Last week, Turkish President Abdullah Gul declared to the press, "Under these conditions, I don't have plans for politics." This was widely interpreted as an end to expectations that Gul, somehow, would keep sharing power with Prime Minister Recep Tayyip Erdogan after the presidential elections in August. Now many believe that Erdogan will win the elections to become the first popularly elected president of Turkey, and there will be no Gul to balance him.
One may wonder why Gul is so important. As one of the two founders of the Justice and Development Party (AKP), Gul has not simply been an ally and "brother" of Erdogan, but also the only name in the AKP universe that could afford to openly disagree with him. It is no wonder a number of differences have emerged between them in the past few years. In the face of the Gezi Park protests, for example, Gul advocated for moderation and dialogue, whereas Erdogan opted for defiance. Gul opposed the recent bans on Twitter and YouTube that Erdogan ordered and defended. In addition, Gul dismissed the conspiracy theories about foreign plots against Turkey, one of the main themes in Erdogan's new political rhetoric.
That is why most of Turkey's liberals had hoped that Gul, a religious conservative with liberal views, would continue either as president, or more likely, as prime minister under Erdogan. The "Putin-Medvedev model," as some have called it, has now, however, been declared dead upon Gul's remarks.
People wonder why Gul backed off. My understanding is that he realized two bitter facts. First, accepting the prime ministry under Erdogan would imply accepting his unquestionable authority, which Gul is loath to do. Second, challenging Erdogan would be political suicide, because of Erdogan's unshakable popularity among the religious conservatives that also form Gul's base. Thus, it seems, Gul made both an honorable and a rational decision by stepping aside.
With Gul gone, what will Erdogan do? The prevalent expectation is that he will run in this August's presidential elections to become Turkey's first directly elected president. (Previous presidents were elected by the parliament.) Erdogan needs a simple majority either in the first round, in which all the candidates participate, or the second round, in which the two top vote-getters compete. It is not yet known who the other candidates will be — the opposition parties must be working hard on that these days — but it seems likely that Erdogan can win the elections, at least in the second round, given the 45% his party secured in the recent local elections and the possible add-ons: the votes of the Islamist Felicity Party (around 2%) and those of the Kurdish nationalists (around 6%), with whom Erdogan has built an alliance thanks to the "peace process" with Kurdish separatists.
If Erdogan is elected president, what will he do? Well, first of all, this will give him a solid five years in power. Then he could win a second term, in 2019, extending his presidency to a decade. He plans to rule, in other words, until 2024, if not beyond. That is why he often speaks of his "goals for 2023," the centennial of the Turkish Republic and, in this context, the ninth year of his upcoming decade.

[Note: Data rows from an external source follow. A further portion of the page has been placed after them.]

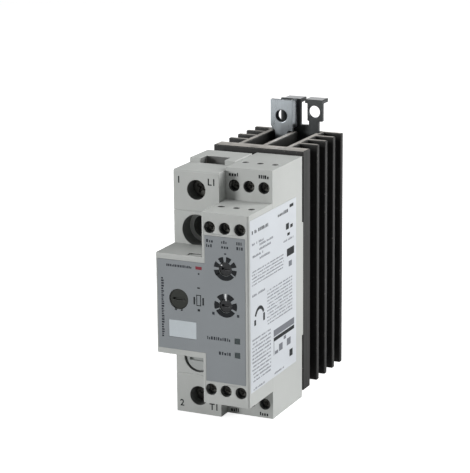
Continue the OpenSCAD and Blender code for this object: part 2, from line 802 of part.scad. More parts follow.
module front_overlay() {
    color([0.47, 0.49, 0.50]) difference() {
        union() overlay_film(0, 0);
        for (up = [upper_selector_up, lower_selector_up])
            bar_y(selector_x, mid_z + up, [-cut, overlay_t + cut], selector_r + knob_gap);
        bar_y(trimmer_x, mid_z + trimmer_up, [-cut, overlay_t + cut], trimmer_r + knob_gap);
        for (z = window_z)
            square_hole(window_x, z, window_w / 2 + fit_gap, [-cut, overlay_t + cut]);
        box([tag_x - fit_gap, tag_x + tag_w + fit_gap], [-cut, overlay_t + cut],
            [tag_z - fit_gap, tag_z + tag_h + fit_gap]);
    }
}

module side_label() {
    color([0.86, 0.87, 0.88])
        box([width - label_t, width], [label_y[0] + fit_gap, label_y[1] - fit_gap],
            [label_z[0] + fit_gap, label_z[1] - fit_gap]);
}

module marker_tag() {
    color([0.90, 0.92, 0.93])
        box([tag_x, tag_x + tag_w], [0, tag_t], [tag_z, tag_z + tag_h]);
}

module selector_bodies() {
    color([0.15, 0.15, 0.16]) for (up = [upper_selector_up, lower_selector_up])
        difference() {
            box([selector_x - 4.8, selector_x + 4.8], [switch_y, front_board_y],
                [mid_z + up - 4.8, mid_z + up + 4.8]);
            bar_y(selector_x, mid_z + up, [switch_y - cut, front_board_y - 0.8],
                  stem_r + 0.05);
        }
}

module turning_knob(x, z, r) {
    difference() {
        union() {
            bar_y(x, z, [knob_y, knob_y + knob_t], r);
            bar_y(x, z, [knob_y, front_board_y - 1], stem_r);
        }
        box([x - r * 0.62, x + r * 0.62], [knob_y - cut, knob_y + 0.8], [z - 0.4, z + 0.4]);
    }
}

module upper_selector_knob() {
    color([0.10, 0.10, 0.10])
        turning_knob(selector_x, mid_z + upper_selector_up, selector_r);
}
module lower_selector_knob() {
    color([0.10, 0.10, 0.10])
        turning_knob(selector_x, mid_z + lower_selector_up, selector_r);
}
module trimmer_knob() {
    color([0.18, 0.19, 0.16]) turning_knob(trimmer_x, mid_z + trimmer_up, trimmer_r);
}

module trimmer_body() {
    z = mid_z + trimmer_up;
    color([0.15, 0.25, 0.50]) difference() {
        box([trimmer_x - 3.6, trimmer_x + 3.6], [switch_y, front_board_y], [z - 3.6, z + 3.6]);
        bar_y(trimmer_x, z, [switch_y - cut, front_board_y - 0.8], stem_r + 0.05);
    }
}

module indicator_leds() {
    color([0.85, 0.90, 0.60]) for (z = window_z)
        square_hole(window_x, z, 0.8, [front_board_y - 1, front_board_y]);
}

module light_guides() {
    color([0.75, 0.80, 0.78]) for (z = window_z)
        square_hole(window_x, z, window_w / 2, [0.1, front_board_y - 1.2]);
}

// ---- Control terminals: three poles drawn at the lower end of a face ----

module terminal_block() {
    low = wall + fit_gap - control_screw_z;
    difference() {
        box([split_r + wall, width - wall - fit_gap], [block_front, block_back],
            [low, block_top]);
        for (i = [0 : 2]) {
            bar_y(pole_x(i), 0, [block_front - cut, c_clamp_y], control_head_r + 0.15);
            box([pole_x(i) - c_clamp_half_w - fit_gap, pole_x(i) + c_clamp_half_w + fit_gap],
                [c_clamp_y - fit_gap, c_clamp_back + fit_gap],
                [-c_clamp_half_h - fit_gap, block_top + cut]);
            box([pole_x(i) - c_clamp_half_w - fit_gap, pole_x(i) + c_clamp_half_w + fit_gap],
                [c_clamp_back - cut, block_back + cut],
                [block_top - c_contact_t - fit_gap, block_top + cut]);
            bar_z(pole_x(i), entry_back, [low - cut, 0], entry_r);
        }
    }
}

module terminal_clamp() {
    w = c_clamp_half_w - 0.45;
    difference() {
        box([-c_clamp_half_w, c_clamp_half_w], [c_clamp_y, c_clamp_back],
            [-c_clamp_half_h, c_clamp_half_h]);
        box([-w, w], [c_clamp_y + 1, c_clamp_back - 0.9],
            [-c_clamp_half_h - cut, c_clamp_half_h + cut]);
        bar_y(0, 0, [c_clamp_y - cut, c_clamp_y + 1.5], control_thread_r + 0.03);
    }
}

module terminal_contact() {
    w = c_clamp_half_w - 0.55;
    box([-w, w], [c_contact_y, c_contact_y + c_contact_t], [-c_clamp_half_h, block_top]);
    box([-w, w], [c_contact_y, block_back + 0.8], [block_top - c_contact_t, block_top]);
}

module terminal_screw() {
    color([0.80, 0.81, 0.82]) difference() {
        union() {
            bar_y(0, 0, [c_head_y, c_head_y + c_head_t], control_head_r);
            bar_y(0, 0, [c_head_y + c_head_t - 0.1, c_shank_end], control_thread_r);
        }
        cross_recess(0, 0, c_head_y, 1.3, 0.6, 0.9);
    }
}

// Moves a terminal piece to a screw's axis on the nose or on the recessed face
module on_nose() {
    translate([0, 0, right_nose_z + control_screw_z]) children();
}
module on_recess() {
    translate([0, recess_face, control_screw_z]) children();
}
module all_poles() {
    both_ends() for (i = [0 : 2]) translate([pole_x(i), 0, 0]) {
        on_nose() children();
        on_recess() children();
    }
}
module pole(i) {
    translate([pole_x(i - 1), 0, 0]) children();
}

module nose_terminals() {
    color([0.36, 0.38, 0.38]) both_ends() on_nose() terminal_block();
}
module rear_terminals() {
    color([0.36, 0.38, 0.38]) both_ends() on_recess() terminal_block();
}
module terminal_clamps() {
    color([0.80, 0.81, 0.82]) all_poles() terminal_clamp();
}
module terminal_contacts() {
    color([0.82, 0.70, 0.42]) all_poles() terminal_contact();
}
module lower_nose_screw(i) { pole(i) on_nose() terminal_screw(); }
module upper_nose_screw(i) { to_top() lower_nose_screw(i); }
module lower_rear_screw(i) { pole(i) on_recess() terminal_screw(); }
module upper_rear_screw(i) { to_top() lower_rear_screw(i); }

centred() heatsink();
centred() rail_bracket();
centred() rail_latch();
centred() latch_spring();
centred() bracket_screws();
centred() module_screws();
centred() access_plug();
centred() power_housing();
centred() base_plate();
centred() thermal_pad();
centred() ceramic_substrate();
centred() thyristor_chips();
centred() line_busbar();
centred() load_busbar();
centred() line_clamp();
centred() load_clamp();
centred() line_screw();
centred() load_screw();
centred() trigger_board();
centred() optocoupler();
centred() snubber_capacitor();
centred() varistor();
centred() gate_pins();
centred() control_housing();
centred() inner_lid();
centred() control_board();
centred() front_board();
centred() board_header();
centred() link_header();
centred() microcontroller();
centred() transformer();
centred() capacitors();
centred() alarm_relay();
centred() front_cover();
centred() front_overlay();
centred() side_label();
centred() marker_tag();
centred() selector_bodies();
centred() upper_selector_knob();
centred() lower_selector_knob();
centred() trimmer_body();
centred() trimmer_knob();
centred() indicator_leds();
centred() light_guides();
centred() nose_terminals();
centred() rear_terminals();
centred() terminal_clamps();
centred() terminal_contacts();
centred() upper_nose_screw(1);  // upper_nose_screw_1
centred() upper_nose_screw(2);  // upper_nose_screw_2
centred() upper_nose_screw(3);  // upper_nose_screw_3
centred() lower_nose_screw(1);  // lower_nose_screw_1
centred() lower_nose_screw(2);  // lower_nose_screw_2
centred() lower_nose_screw(3);  // lower_nose_screw_3
centred() upper_rear_screw(1);  // upper_rear_screw_1
centred() upper_rear_screw(2);  // upper_rear_screw_2
centred() upper_rear_screw(3);  // upper_rear_screw_3
centred() lower_rear_screw(1);  // lower_rear_screw_1
centred() lower_rear_screw(2);  // lower_rear_screw_2
centred() lower_rear_screw(3);  // lower_rear_screw_3
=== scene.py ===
# Looks of a two-module solid state relay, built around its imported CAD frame.
import json
import math

import bmesh
import bpy
import numpy as np
from bpy.props import FloatProperty, FloatVectorProperty, IntProperty, PointerProperty
from bpy.types import Operator, Panel, PropertyGroup
from mathutils import Matrix, Vector
from mathutils.bvhtree import BVHTree

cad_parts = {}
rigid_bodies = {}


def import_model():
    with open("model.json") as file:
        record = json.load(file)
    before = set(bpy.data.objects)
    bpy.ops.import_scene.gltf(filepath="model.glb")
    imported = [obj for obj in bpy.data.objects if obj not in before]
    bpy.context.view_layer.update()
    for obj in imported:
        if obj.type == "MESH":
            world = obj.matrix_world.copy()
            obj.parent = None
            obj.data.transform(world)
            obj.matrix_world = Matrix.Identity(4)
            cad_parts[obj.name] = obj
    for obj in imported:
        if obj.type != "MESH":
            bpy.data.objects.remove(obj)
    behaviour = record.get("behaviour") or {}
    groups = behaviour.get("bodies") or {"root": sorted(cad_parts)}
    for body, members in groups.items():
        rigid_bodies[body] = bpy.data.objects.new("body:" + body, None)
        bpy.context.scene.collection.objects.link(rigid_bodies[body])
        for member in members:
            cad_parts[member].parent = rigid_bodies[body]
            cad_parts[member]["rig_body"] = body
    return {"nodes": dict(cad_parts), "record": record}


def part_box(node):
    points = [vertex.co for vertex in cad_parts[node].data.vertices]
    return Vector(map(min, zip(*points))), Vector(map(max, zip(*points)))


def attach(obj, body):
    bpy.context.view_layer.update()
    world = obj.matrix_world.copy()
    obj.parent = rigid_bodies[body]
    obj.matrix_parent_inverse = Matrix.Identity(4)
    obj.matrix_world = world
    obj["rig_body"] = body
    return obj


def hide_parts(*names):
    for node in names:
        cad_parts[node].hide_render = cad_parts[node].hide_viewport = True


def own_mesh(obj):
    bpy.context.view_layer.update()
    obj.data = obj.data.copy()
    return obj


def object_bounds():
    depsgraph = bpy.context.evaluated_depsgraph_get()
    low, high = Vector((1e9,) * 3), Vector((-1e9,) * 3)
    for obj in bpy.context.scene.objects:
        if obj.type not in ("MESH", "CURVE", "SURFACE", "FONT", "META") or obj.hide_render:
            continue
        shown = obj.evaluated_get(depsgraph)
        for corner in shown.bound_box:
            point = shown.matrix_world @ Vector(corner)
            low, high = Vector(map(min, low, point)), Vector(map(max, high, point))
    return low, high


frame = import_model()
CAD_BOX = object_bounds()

bl_info = {
    "name": "Solid State Relay",
    "version": (1, 0, 0),
    "blender": (4, 5, 0),
    "location": "View3D > Sidebar > Relay",
    "description": "Housings, heatsink, controls, terminals and print of a rail mounted relay",
    "category": "Add Mesh",
}

MM = 0.001
NODES = frame["nodes"]
SLOT_OF = {part["node"]: part["material_slot"] for part in frame["record"]["subparts"]}
BODY_OF = {name: obj["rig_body"] for name, obj in NODES.items()}
POLES = (1, 2, 3)
POWER_SCREWS = ("line_screw", "load_screw")
CONTROL_SCREWS = tuple(
    f"{end}_{face}_screw_{pole}"
    for face in ("nose", "rear") for end in ("upper", "lower") for pole in POLES
)


# Half the side of the floor, and each lamp's place from the relay's middle and its side, in metres
FLOOR_HALF = 6.0
LAMPS = {"right_light": ((0.72, 0.44, 0.36), 0.5), "front_light": ((-0.68, -0.80, 0.25), 0.3),
         "top_light": ((0.05, 0.10, 0.95), 0.5)}
# Arm length, arm width and depth of the cross recess in a power and in a control screw
POWER_RECESS = (2.3 * MM, 0.9 * MM, 1.2 * MM)
CONTROL_RECESS = (1.3 * MM, 0.6 * MM, 0.9 * MM)


# ---- Sizes and colours that a user would change ----

def length(name, text, value):
    """A length property, given in millimetres and kept in metres."""
    return FloatProperty(name=name, description=text, default=value * MM, min=0, unit="LENGTH",
                         precision=5)


def colour(name, text, value):
    """A colour property in linear light."""
    return FloatVectorProperty(name=name, description=text, default=value, size=3, min=0, max=1,
                               subtype="COLOR")


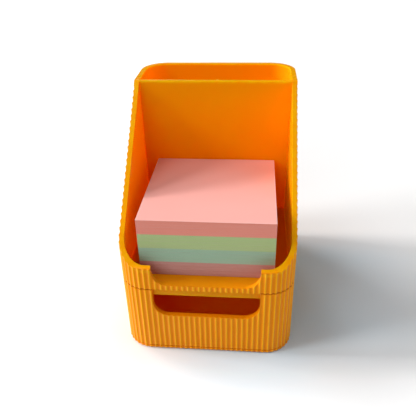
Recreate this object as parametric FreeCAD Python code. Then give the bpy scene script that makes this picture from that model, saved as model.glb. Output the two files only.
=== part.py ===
import FreeCAD, Part
import math
import os

# Memo pad holder with a pen slot behind and a drawer below.
# Millimetres. +Z is up, the front faces -Y, and the origin is on the standing surface,
# under the middle of the body.

# Driving dimensions of the body
BODY_WIDTH = 99.4
BODY_DEPTH = 126.8
BODY_HEIGHT = 136.7
CORNER_RADIUS = 15.9
WALL = 3.1
FOOT_STAND = 0.7

# Flutes of the outside: narrow ribs and wider hollows, side by side round the outline.
# Each is drawn with five flats, through shares of the pitch and of the depth from a rib's crest.
FLUTE_PITCH = 3.03
FLUTE_DEPTH = 0.6
FLUTE_SHARES = ((0.07, 0.0), (0.29, 0.74), (0.5, 1.0), (0.71, 0.74), (0.93, 0.0))
FLUTE_SHIFT = 0.6
TOP_BAND = 2.0

# Storeys, measured up from the underside of the base plate
BASE_EDGE = 1.4
BASE_LAND = 0.3
SEAM_HEIGHT = 45.2
FLOOR_THICKNESS = 3.0
LIP_RISE = 11.1

# Memo compartment from the front wall to the divider, and the divider before the pen slot
MEMO_DEPTH = 84.0
DIVIDER_THICKNESS = 1.6
GATE_RADIUS = 0.8
GATE_HEIGHT = 3.0
GATE_OFFSET = 1.6

# Rim: it falls in a straight slope from the divider to the front lip
SLOPE_FOOT_INSET = 2.4
SLOPE_TOP_RADIUS = 2.0
SLOPE_FOOT_RADIUS = 3.0
RIM_OUTER_EASE = 0.8

# Finger notches in the front lip and in the drawer front, kept clear of the body's corners
NOTCH_MARGIN = 3.55
NOTCH_RADIUS = 9.0
LIP_CORNER_RADIUS = 1.6
DRAWER_NOTCH_DEPTH = 18.6
NOTCH_EASE = 0.8

# Rail that hangs from the floor just behind the drawer front
RAIL_GAP = 0.4
RAIL_THICKNESS = 1.8
RAIL_DEPTH = 6.3

# Drawer
DRAWER_GAP = 0.4
TRAY_WALL = 1.8
TRAY_FLOOR = 1.8
TRAY_GAP = 0.5
TRAY_WALL_DROP = 2.1
TRAY_BACK_DROP = 7.7
LUG_LENGTH = 5.5
LUG_THICKNESS = 2.4
LUG_HEIGHT = 13.0
DRAWER_TRAVEL = 78.0

# Base plate
PLATE_RIM_GAP = 0.2
PLATE_RIM_THICKNESS = 1.4
PLATE_RIM_HEIGHT = 5.0
PLATE_RIM_START = 3.0
LAND_INSET = 1.8
RUNNER_HEIGHT = 0.8
RUNNER_WIDTH = 2.4
RUNNER_INSET = 19.7
RUNNER_END = 6.0
SNAP_RADIUS = 0.5
SNAP_REACH = 0.4
SNAP_LENGTH = 10.0
SNAP_CLEARANCE = 0.15
SNAP_LEVEL = 3.4
SNAP_INSET = 15.5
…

What about the prime ministry, the post which, according to the current constitution, holds the real executive power? The common expectation is that if Erdogan becomes president, he will appoint a loyalist to this job, someone who would accept his ultimate authority. (Current speculation in Ankara centers on Foreign Minister Ahmet Davutoglu and Numan Kurtulmus, a relatively recent import to the AKP.) In this case, Turkey will be heading toward a de facto presidential system in which Erdogan will hold the real power.
Erdogan could, however, move on to a de jure presidential system if he can find a way to change the constitution. For that, he needs at least 330 seats in the parliament. The AKP now has 313, but a new AKP-proposed electoral law would provide further advantage to the most powerful party and thus hand the AKP even more seats given its current popularity. If the next general elections, which are scheduled for summer 2015 but could always be rescheduled, are held under the new system, the AKP could easily gain enough seats to change the constitution. Needless to say, the pivotal aim in any such AKP-induced constitution will be to further empower the presidency, i.e., Erdogan.
If Erdogan can realize the transformation to the presidential system that his advisers have been advocating, it would amount to the most significant Turkish revolution since Kemal Ataturk's. Erdogan, in fact, would be as powerful as Ataturk, controlling the executive and legislative branches. He would gradually prevail upon the judiciary as well, because the president has the power to appoint members to the Constitutional Court and other key institutions. He would even be able to appoint all the presidents of Turkey's universities, because the universities are controlled by the Supreme Education Board, an institution that a military junta created in the 1980s. (Turkey's generals, who devised a centralized and overarching state, naively believed this huge body would always remain in their hands.) Meanwhile, the media will probably feel the need to become more supportive of, or at least amenable to, the all-powerful president.
In short, it seems to be Erdogan's game plan to rule Turkey for at least 10 more years under a very centralized, if not personalized, presidential system. Of course, whether he will be able to do that is another question. He is not a dictator, so he needs to win votes. First, he needs to win the presidential elections in August and then consolidate power as president and win again five years later.
Can he do all this? He probably can, especially if the economy flourishes and if the opposition continues to be incompetent. We will, of course, see. What is certain is that this will be one of the most impressive — and for some, worrying — experiments in political history.